Google is working on a project to make its AI chips run PyTorch, the world’s most popular AI software framework. The effort aims to weaken Nvidia’s grip on AI computing. According to Reuters, the initiative is part of Google’s plan to make its Tensor Processing Units a real alternative to Nvidia’s dominant GPUs.
New Software Initiative Targets Developer Adoption
The project, called TorchTPU internally, seeks to remove a key barrier slowing TPU adoption. Google wants to make its chips fully compatible with PyTorch, which most AI developers already use. The company is also considering making parts of the software open source to speed uptake among customers.

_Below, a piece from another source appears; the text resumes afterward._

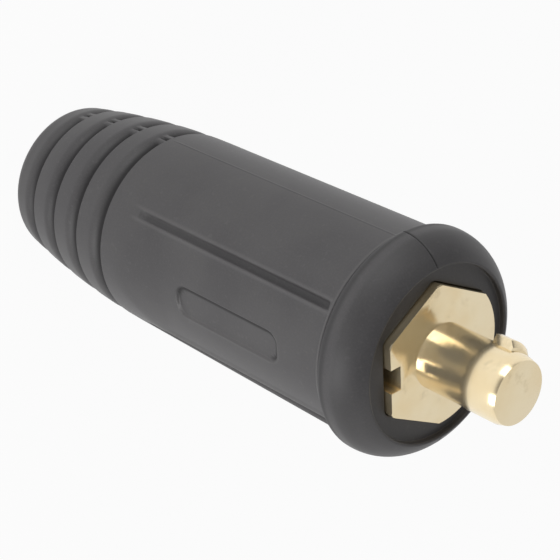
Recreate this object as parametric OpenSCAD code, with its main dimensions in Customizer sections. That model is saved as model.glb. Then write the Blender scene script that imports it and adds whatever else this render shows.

PyTorch is an open-source project heavily supported by Meta. It is one of the most widely used tools for developers building AI models. Nvidia’s engineers have spent years ensuring that PyTorch runs fast on its chips. Google, by contrast, has long used a different framework called Jax for its internal work. This gap has made it harder for customers to adopt TPU chips.
Closing the Performance Gap
Google Cloud has ramped up production and sales of TPUs to external customers since 2022. But the mismatch between PyTorch and Jax means most developers face significant extra work to get TPUs performing as well as Nvidia’s GPUs. Enterprise customers have told Google that TPUs are harder to adopt because they historically required a switch to Jax. If TorchTPU succeeds, it could reduce switching costs for companies seeking alternatives to Nvidia.
Meta Joins the Effort
Google is working closely with Meta, the creator and steward of PyTorch, to speed development. The two tech giants have been discussing deals for Meta to access more TPUs. Early offerings for Meta were structured as Google-managed services, with Google providing operational support.
Meta has a strategic interest in making it easier to run TPUs. The move could help Meta lower inference costs and diversify its AI infrastructure away from Nvidia’s GPUs. That would give Meta more negotiating power. This year, Google began selling TPUs directly into customers‘ data centers rather than limiting access to its own cloud. Amin Vahdat was named head of AI infrastructure this month, reporting directly to CEO Sundar Pichai.